Reproduce all of the data word for word.

▼

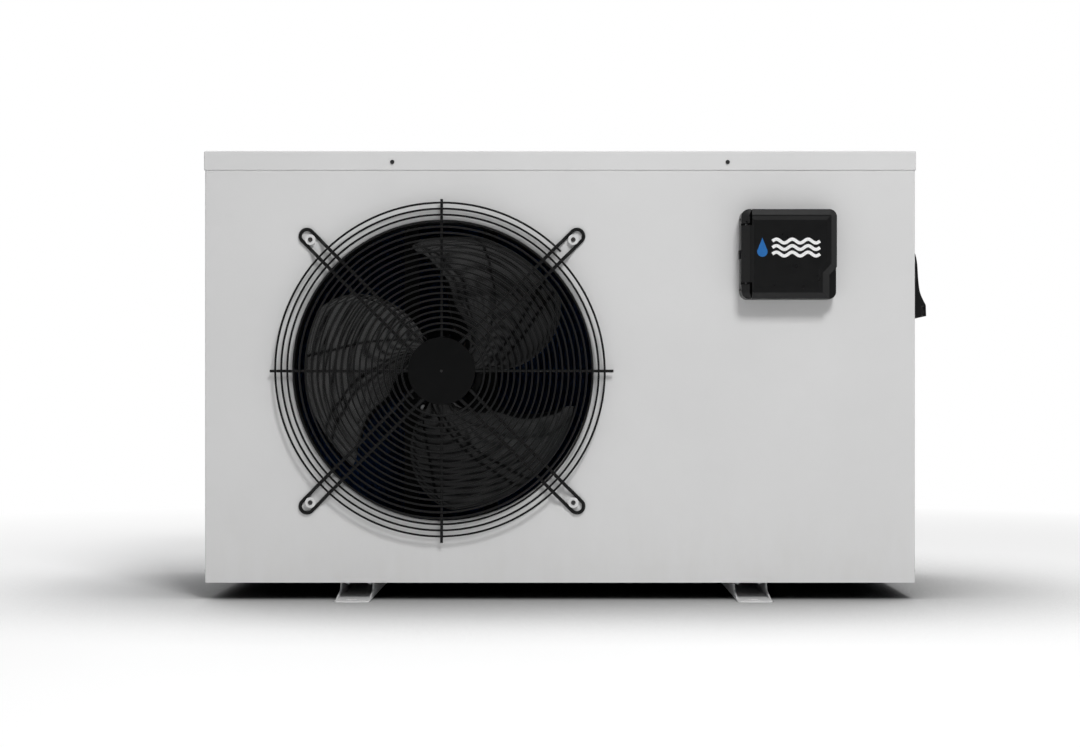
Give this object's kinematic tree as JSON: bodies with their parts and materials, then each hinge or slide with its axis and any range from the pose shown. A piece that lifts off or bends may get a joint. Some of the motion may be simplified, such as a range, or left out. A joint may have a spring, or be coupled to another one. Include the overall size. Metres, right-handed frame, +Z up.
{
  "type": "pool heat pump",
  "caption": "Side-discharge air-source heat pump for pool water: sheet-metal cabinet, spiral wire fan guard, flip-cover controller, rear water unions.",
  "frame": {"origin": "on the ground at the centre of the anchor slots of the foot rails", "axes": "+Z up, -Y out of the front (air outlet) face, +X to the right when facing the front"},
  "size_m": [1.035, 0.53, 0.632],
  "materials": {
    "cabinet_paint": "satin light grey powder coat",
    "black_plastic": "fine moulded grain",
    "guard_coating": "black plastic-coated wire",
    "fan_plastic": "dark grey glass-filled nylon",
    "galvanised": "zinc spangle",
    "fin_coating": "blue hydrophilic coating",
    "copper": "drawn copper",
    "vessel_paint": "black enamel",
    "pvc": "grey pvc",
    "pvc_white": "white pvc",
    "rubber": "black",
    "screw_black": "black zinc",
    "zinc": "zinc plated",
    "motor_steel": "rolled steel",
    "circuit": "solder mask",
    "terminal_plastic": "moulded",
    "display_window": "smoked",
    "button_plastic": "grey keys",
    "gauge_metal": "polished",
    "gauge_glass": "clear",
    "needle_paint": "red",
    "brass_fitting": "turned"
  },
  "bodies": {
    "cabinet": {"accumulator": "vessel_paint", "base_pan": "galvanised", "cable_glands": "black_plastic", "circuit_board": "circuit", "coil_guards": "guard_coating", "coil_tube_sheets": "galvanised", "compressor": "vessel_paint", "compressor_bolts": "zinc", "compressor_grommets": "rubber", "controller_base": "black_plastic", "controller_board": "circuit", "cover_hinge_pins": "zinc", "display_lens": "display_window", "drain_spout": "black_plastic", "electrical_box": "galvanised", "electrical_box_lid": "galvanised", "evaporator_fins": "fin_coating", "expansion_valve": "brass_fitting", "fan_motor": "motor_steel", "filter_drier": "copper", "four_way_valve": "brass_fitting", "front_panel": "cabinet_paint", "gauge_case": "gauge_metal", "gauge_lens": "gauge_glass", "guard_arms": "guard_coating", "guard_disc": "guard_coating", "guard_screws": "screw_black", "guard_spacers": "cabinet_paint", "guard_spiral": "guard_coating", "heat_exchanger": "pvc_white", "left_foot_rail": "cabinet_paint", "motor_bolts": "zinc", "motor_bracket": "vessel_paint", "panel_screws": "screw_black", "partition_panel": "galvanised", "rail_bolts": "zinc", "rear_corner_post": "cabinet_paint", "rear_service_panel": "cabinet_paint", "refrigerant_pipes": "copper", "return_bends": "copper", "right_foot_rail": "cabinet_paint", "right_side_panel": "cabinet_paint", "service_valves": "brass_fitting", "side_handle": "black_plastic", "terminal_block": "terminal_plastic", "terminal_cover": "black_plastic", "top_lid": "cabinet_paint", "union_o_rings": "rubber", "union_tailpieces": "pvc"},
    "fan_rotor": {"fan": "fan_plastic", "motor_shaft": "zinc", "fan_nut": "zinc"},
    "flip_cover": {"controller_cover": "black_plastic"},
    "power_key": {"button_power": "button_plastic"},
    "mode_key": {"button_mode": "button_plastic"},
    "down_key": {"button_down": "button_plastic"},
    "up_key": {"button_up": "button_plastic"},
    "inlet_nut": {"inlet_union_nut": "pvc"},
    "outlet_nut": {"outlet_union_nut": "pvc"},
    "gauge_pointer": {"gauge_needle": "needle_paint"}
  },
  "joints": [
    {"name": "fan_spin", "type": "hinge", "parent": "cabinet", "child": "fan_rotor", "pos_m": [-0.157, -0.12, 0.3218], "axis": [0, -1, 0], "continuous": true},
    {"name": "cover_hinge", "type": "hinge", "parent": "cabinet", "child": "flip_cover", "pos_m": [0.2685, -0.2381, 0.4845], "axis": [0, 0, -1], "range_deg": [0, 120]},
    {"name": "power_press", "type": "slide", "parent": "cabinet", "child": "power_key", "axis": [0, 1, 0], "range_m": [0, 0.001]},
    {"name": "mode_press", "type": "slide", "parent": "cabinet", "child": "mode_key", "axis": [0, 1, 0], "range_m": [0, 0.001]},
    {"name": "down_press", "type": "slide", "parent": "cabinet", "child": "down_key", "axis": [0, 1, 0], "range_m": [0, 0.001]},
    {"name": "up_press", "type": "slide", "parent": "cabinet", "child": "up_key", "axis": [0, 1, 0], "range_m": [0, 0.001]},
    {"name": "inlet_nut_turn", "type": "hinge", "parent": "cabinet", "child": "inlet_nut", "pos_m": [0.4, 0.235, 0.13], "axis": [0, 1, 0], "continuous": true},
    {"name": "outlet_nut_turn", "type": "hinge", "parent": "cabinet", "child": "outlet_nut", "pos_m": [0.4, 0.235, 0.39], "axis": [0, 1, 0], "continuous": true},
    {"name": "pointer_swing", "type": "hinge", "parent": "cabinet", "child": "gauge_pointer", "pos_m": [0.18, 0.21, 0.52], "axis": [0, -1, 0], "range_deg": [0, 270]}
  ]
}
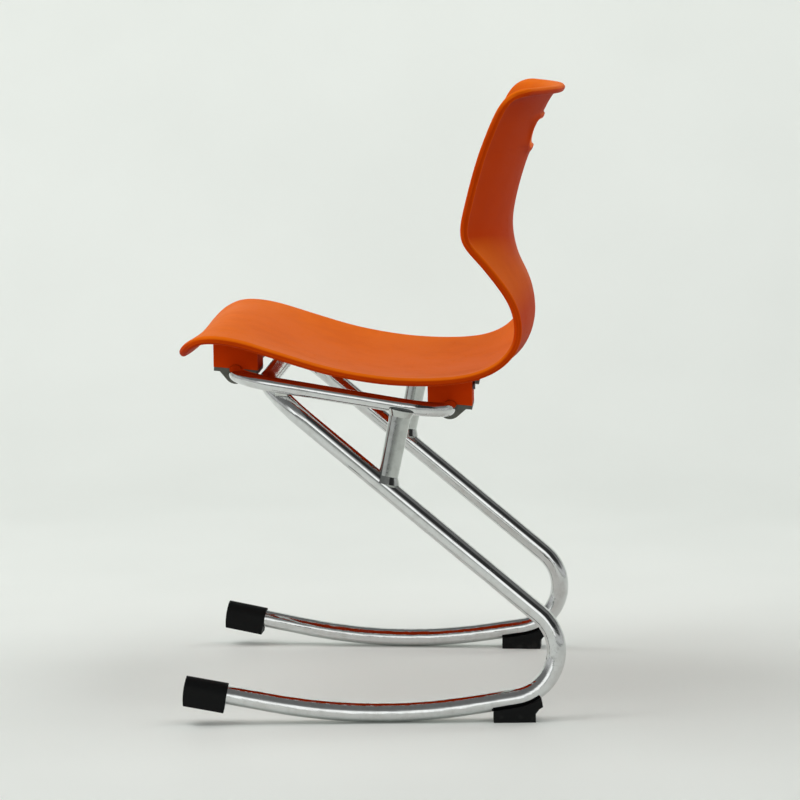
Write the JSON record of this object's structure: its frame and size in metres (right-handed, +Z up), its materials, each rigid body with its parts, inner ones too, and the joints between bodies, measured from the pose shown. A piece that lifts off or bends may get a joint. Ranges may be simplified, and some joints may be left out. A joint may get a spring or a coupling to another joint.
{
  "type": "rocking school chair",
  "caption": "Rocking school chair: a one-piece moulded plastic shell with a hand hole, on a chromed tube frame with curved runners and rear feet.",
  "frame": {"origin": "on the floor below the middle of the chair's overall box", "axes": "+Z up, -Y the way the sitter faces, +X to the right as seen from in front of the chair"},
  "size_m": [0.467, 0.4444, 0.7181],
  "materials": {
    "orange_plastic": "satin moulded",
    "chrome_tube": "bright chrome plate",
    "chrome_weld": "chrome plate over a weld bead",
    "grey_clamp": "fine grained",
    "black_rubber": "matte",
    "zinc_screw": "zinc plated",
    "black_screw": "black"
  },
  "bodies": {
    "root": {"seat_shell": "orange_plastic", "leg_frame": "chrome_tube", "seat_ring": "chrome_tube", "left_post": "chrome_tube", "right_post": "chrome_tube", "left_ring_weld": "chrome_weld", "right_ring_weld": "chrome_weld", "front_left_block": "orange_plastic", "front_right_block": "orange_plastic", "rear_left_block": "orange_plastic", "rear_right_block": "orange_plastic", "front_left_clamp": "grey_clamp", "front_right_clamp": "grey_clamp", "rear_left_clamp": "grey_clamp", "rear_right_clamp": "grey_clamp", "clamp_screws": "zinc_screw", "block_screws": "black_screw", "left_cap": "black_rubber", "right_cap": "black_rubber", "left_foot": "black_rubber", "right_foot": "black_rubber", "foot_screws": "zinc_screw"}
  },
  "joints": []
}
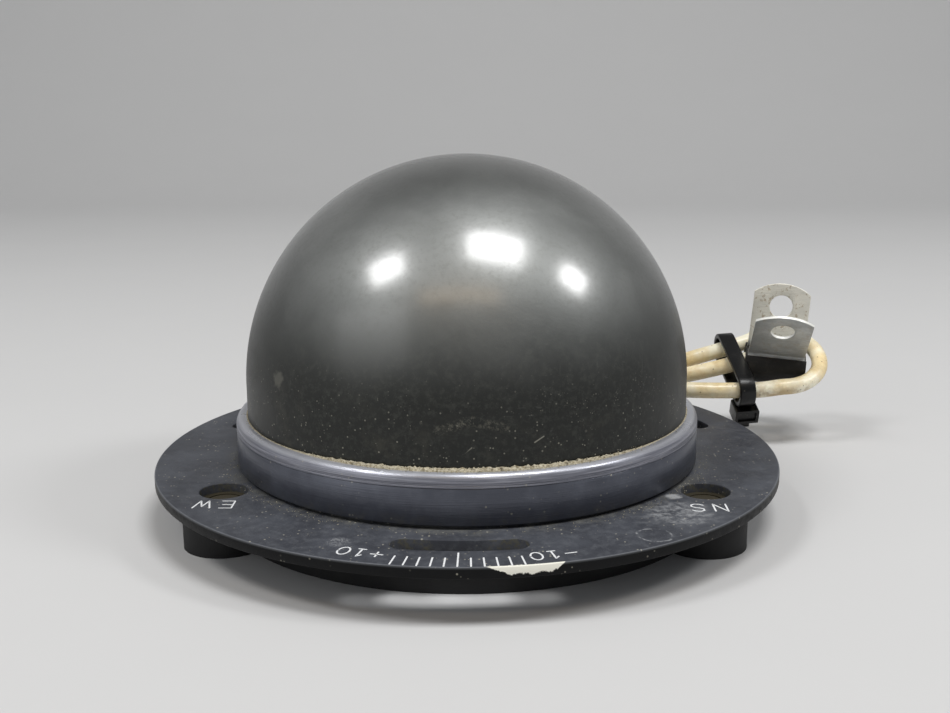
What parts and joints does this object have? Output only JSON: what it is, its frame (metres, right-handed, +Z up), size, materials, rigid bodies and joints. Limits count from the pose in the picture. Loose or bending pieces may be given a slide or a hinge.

▲

* **Exercise output**:
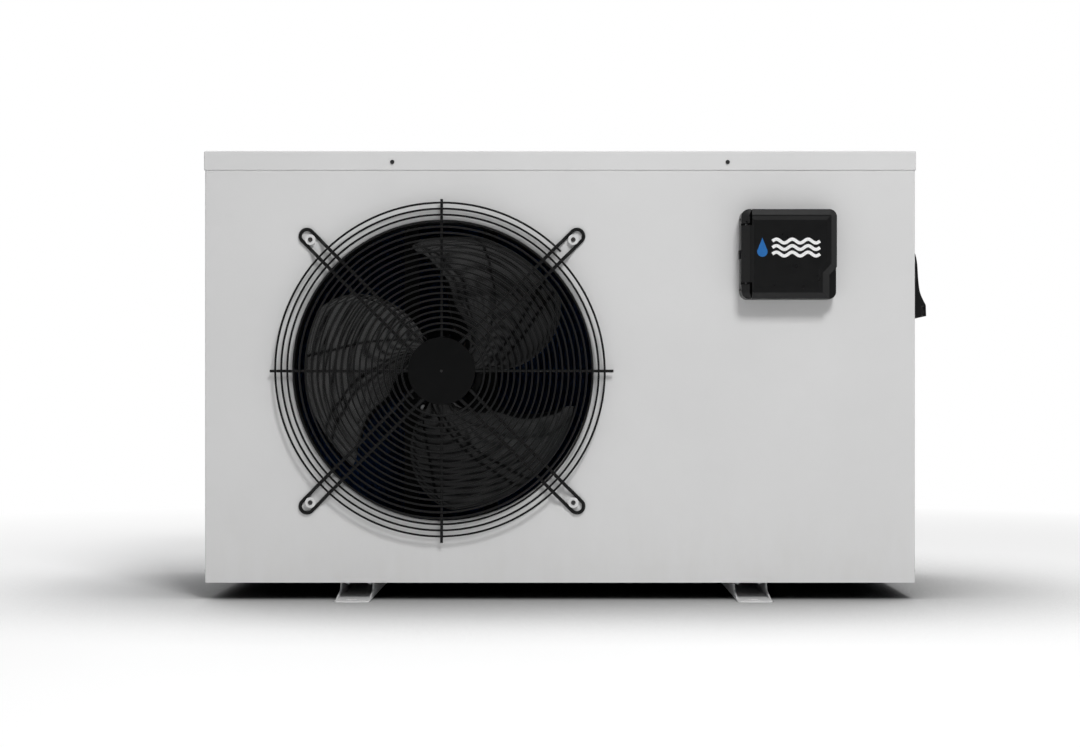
Give this object's kinematic tree as JSON: bodies with their parts and materials, then each hinge or slide with its axis and any range from the pose shown. A piece that lifts off or bends may get a joint. Some of the motion may be simplified, such as a range, or left out. A joint may have a spring, or be coupled to another one. Include the overall size. Metres, right-handed frame, +Z up.
{
  "type": "pool heat pump",
  "caption": "Side-discharge air-source heat pump for pool water: sheet-metal cabinet, spiral wire fan guard, flip-cover controller, rear water unions.",
  "frame": {"origin": "on the ground at the centre of the anchor slots of the foot rails", "axes": "+Z up, -Y out of the front (air outlet) face, +X to the right when facing the front"},
  "size_m": [1.035, 0.53, 0.632],
  "materials": {
    "cabinet_paint": "satin light grey powder coat",
    "black_plastic": "fine moulded grain",
    "guard_coating": "black plastic-coated wire",
    "fan_plastic": "dark grey glass-filled nylon",
    "galvanised": "zinc spangle",
    "fin_coating": "blue hydrophilic coating",
    "copper": "drawn copper",
    "vessel_paint": "black enamel",
    "pvc": "grey pvc",
    "pvc_white": "white pvc",
    "rubber": "black",
    "screw_black": "black zinc",
    "zinc": "zinc plated",
    "motor_steel": "rolled steel",
    "circuit": "solder mask",
    "terminal_plastic": "moulded",
    "display_window": "smoked",
    "button_plastic": "grey keys",
    "gauge_metal": "polished",
    "gauge_glass": "clear",
    "needle_paint": "red",
    "brass_fitting": "turned"
  },
  "bodies": {
    "cabinet": {"accumulator": "vessel_paint", "base_pan": "galvanised", "cable_glands": "black_plastic", "circuit_board": "circuit", "coil_guards": "guard_coating", "coil_tube_sheets": "galvanised", "compressor": "vessel_paint", "compressor_bolts": "zinc", "compressor_grommets": "rubber", "controller_base": "black_plastic", "controller_board": "circuit", "cover_hinge_pins": "zinc", "display_lens": "display_window", "drain_spout": "black_plastic", "electrical_box": "galvanised", "electrical_box_lid": "galvanised", "evaporator_fins": "fin_coating", "expansion_valve": "brass_fitting", "fan_motor": "motor_steel", "filter_drier": "copper", "four_way_valve": "brass_fitting", "front_panel": "cabinet_paint", "gauge_case": "gauge_metal", "gauge_lens": "gauge_glass", "guard_arms": "guard_coating", "guard_disc": "guard_coating", "guard_screws": "screw_black", "guard_spacers": "cabinet_paint", "guard_spiral": "guard_coating", "heat_exchanger": "pvc_white", "left_foot_rail": "cabinet_paint", "motor_bolts": "zinc", "motor_bracket": "vessel_paint", "panel_screws": "screw_black", "partition_panel": "galvanised", "rail_bolts": "zinc", "rear_corner_post": "cabinet_paint", "rear_service_panel": "cabinet_paint", "refrigerant_pipes": "copper", "return_bends": "copper", "right_foot_rail": "cabinet_paint", "right_side_panel": "cabinet_paint", "service_valves": "brass_fitting", "side_handle": "black_plastic", "terminal_block": "terminal_plastic", "terminal_cover": "black_plastic", "top_lid": "cabinet_paint", "union_o_rings": "rubber", "union_tailpieces": "pvc"},
    "fan_rotor": {"fan": "fan_plastic", "motor_shaft": "zinc", "fan_nut": "zinc"},
    "flip_cover": {"controller_cover": "black_plastic"},
    "power_key": {"button_power": "button_plastic"},
    "mode_key": {"button_mode": "button_plastic"},
    "down_key": {"button_down": "button_plastic"},
    "up_key": {"button_up": "button_plastic"},
    "inlet_nut": {"inlet_union_nut": "pvc"},
    "outlet_nut": {"outlet_union_nut": "pvc"},
    "gauge_pointer": {"gauge_needle": "needle_paint"}
  },
  "joints": [
    {"name": "fan_spin", "type": "hinge", "parent": "cabinet", "child": "fan_rotor", "pos_m": [-0.157, -0.12, 0.3218], "axis": [0, -1, 0], "continuous": true},
    {"name": "cover_hinge", "type": "hinge", "parent": "cabinet", "child": "flip_cover", "pos_m": [0.2685, -0.2381, 0.4845], "axis": [0, 0, -1], "range_deg": [0, 120]},
    {"name": "power_press", "type": "slide", "parent": "cabinet", "child": "power_key", "axis": [0, 1, 0], "range_m": [0, 0.001]},
    {"name": "mode_press", "type": "slide", "parent": "cabinet", "child": "mode_key", "axis": [0, 1, 0], "range_m": [0, 0.001]},
    {"name": "down_press", "type": "slide", "parent": "cabinet", "child": "down_key", "axis": [0, 1, 0], "range_m": [0, 0.001]},
    {"name": "up_press", "type": "slide", "parent": "cabinet", "child": "up_key", "axis": [0, 1, 0], "range_m": [0, 0.001]},
    {"name": "inlet_nut_turn", "type": "hinge", "parent": "cabinet", "child": "inlet_nut", "pos_m": [0.4, 0.235, 0.13], "axis": [0, 1, 0], "continuous": true},
    {"name": "outlet_nut_turn", "type": "hinge", "parent": "cabinet", "child": "outlet_nut", "pos_m": [0.4, 0.235, 0.39], "axis": [0, 1, 0], "continuous": true},
    {"name": "pointer_swing", "type": "hinge", "parent": "cabinet", "child": "gauge_pointer", "pos_m": [0.18, 0.21, 0.52], "axis": [0, -1, 0], "range_deg": [0, 270]}
  ]
}
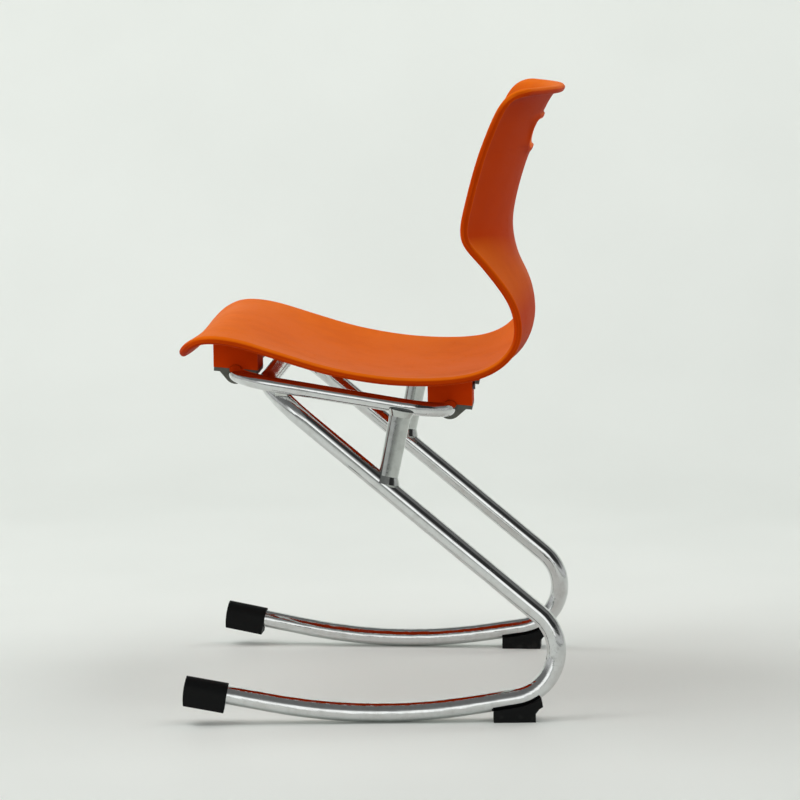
Write the JSON record of this object's structure: its frame and size in metres (right-handed, +Z up), its materials, each rigid body with its parts, inner ones too, and the joints between bodies, measured from the pose shown. A piece that lifts off or bends may get a joint. Ranges may be simplified, and some joints may be left out. A joint may get a spring or a coupling to another joint.
{
  "type": "rocking school chair",
  "caption": "Rocking school chair: a one-piece moulded plastic shell with a hand hole, on a chromed tube frame with curved runners and rear feet.",
  "frame": {"origin": "on the floor below the middle of the chair's overall box", "axes": "+Z up, -Y the way the sitter faces, +X to the right as seen from in front of the chair"},
  "size_m": [0.467, 0.4444, 0.7181],
  "materials": {
    "orange_plastic": "satin moulded",
    "chrome_tube": "bright chrome plate",
    "chrome_weld": "chrome plate over a weld bead",
    "grey_clamp": "fine grained",
    "black_rubber": "matte",
    "zinc_screw": "zinc plated",
    "black_screw": "black"
  },
  "bodies": {
    "root": {"seat_shell": "orange_plastic", "leg_frame": "chrome_tube", "seat_ring": "chrome_tube", "left_post": "chrome_tube", "right_post": "chrome_tube", "left_ring_weld": "chrome_weld", "right_ring_weld": "chrome_weld", "front_left_block": "orange_plastic", "front_right_block": "orange_plastic", "rear_left_block": "orange_plastic", "rear_right_block": "orange_plastic", "front_left_clamp": "grey_clamp", "front_right_clamp": "grey_clamp", "rear_left_clamp": "grey_clamp", "rear_right_clamp": "grey_clamp", "clamp_screws": "zinc_screw", "block_screws": "black_screw", "left_cap": "black_rubber", "right_cap": "black_rubber", "left_foot": "black_rubber", "right_foot": "black_rubber", "foot_screws": "zinc_screw"}
  },
  "joints": []
}
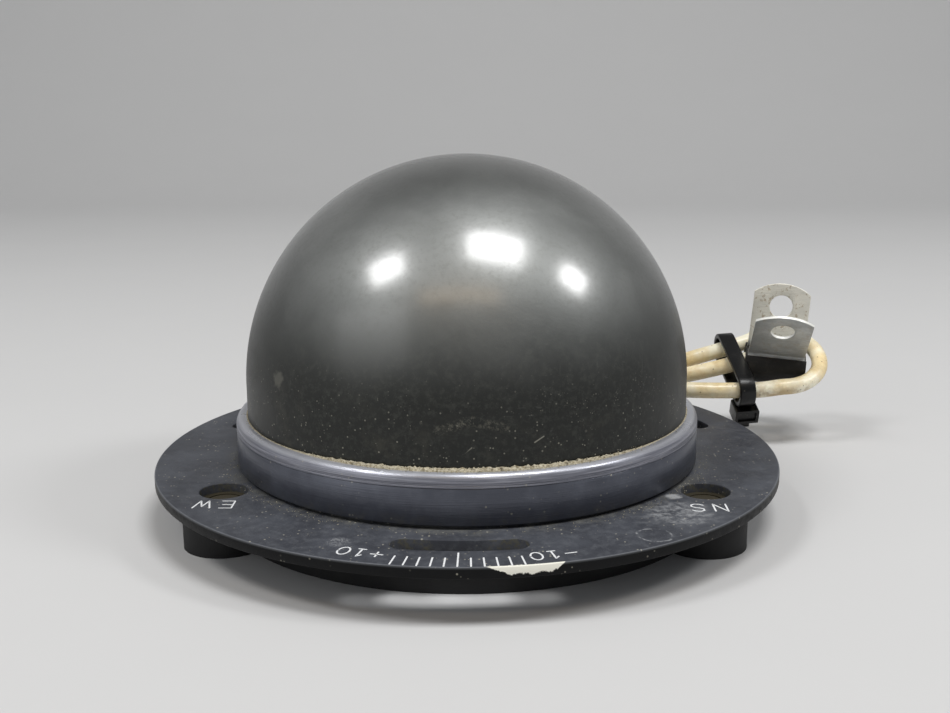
What parts and joints does this object have? Output only JSON: what it is, its frame (metres, right-handed, +Z up), size, materials, rigid bodies and joints. Limits count from the pose in the picture. Loose or bending pieces may be given a slide or a hinge.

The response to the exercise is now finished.